IT would be more difficult to tell when John Quincy Adams was not in public life, and more difficult to state the honors he has not enjoyed from his countrymen, than those which he has. No child was ever blessed with a nobler father, or a purer mother, than John Quincy Adams. The father was one of the foremost and bravest spirits of the revolution, and the mother has all the heroism and intelligence of the worthiest women of her age and time. She was the daughter of the Rev. William Smith, of Weymouth, and one of the two sisters, both of whom were remarkable and exemplary women, the one marrying the Hon. Richard Cranch, of Quincy, father of the present Chief Justice Cranch of Washington, and the other the Rev. Mr. Shaw, one of the old and honorable Congregational Ministers of New England. Of the father I need not speak, and of the mother I will only add, that those who will read her published letters to husband, son and niece, pronounce the author of the truths and wisdom therein embodied, worthy of the highest eulogium language can bestow. Nor shall I attempt — for time and space would fail me — to enumerate more than the most public events in the career of Ex-President Adams.

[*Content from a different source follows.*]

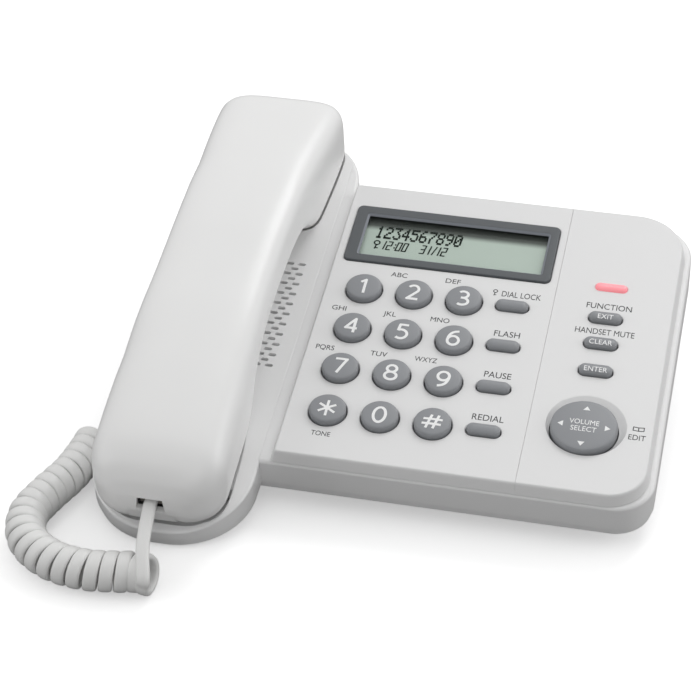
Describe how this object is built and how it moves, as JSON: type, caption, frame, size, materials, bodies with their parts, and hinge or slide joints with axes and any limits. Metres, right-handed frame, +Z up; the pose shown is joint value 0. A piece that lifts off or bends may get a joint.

Mr. A. is fast verging on four score years, having been born on the 11th of July, 1767. Nearly 60 years of this time, in one way or another, he has been in public life, and has filled the highest offices, — and almost all grades of office, — known either to our National or State Governments. He was cradled almost in the Revolution, and lived thro’ it, of necessity, not only an active spectator, but sometimes a participator, — and that not in an humble way, — in some of its most important events. Ten years after he was born, and in the midst of the Revolution, he accompanied his father to Europe. It was John Quincy Adams, Benjamin Franklin, and Arthur Lee, as is known, who composed the Commission at Versailles. —

John Q. Adams was absent but eighteen months, and during this time improved himself in the study of French and Latin, and other branches of learning. Old John Adams landed in Boston, in August ’79, in the very density of the darkness of the Revolution. He was not permitted to remain longer than three months at home, the scene for the greatest service being then upon the European side of the Atlantic as a negotiator with powers friendly to the United States, and with those like France, who were hostile to England. Again the son accompanied the father to Europe and at a time, too, when the ocean was almost dotted with English ships in search of every thing American, or friendly to the independent colonies which could be found. It was during the voyage that old John Adams was placed in charge of the Commodore Tucker, one of the thunderbolts of old ocean, and every bit as brave as Paul Jones, or any of the fabled heroes of the sea.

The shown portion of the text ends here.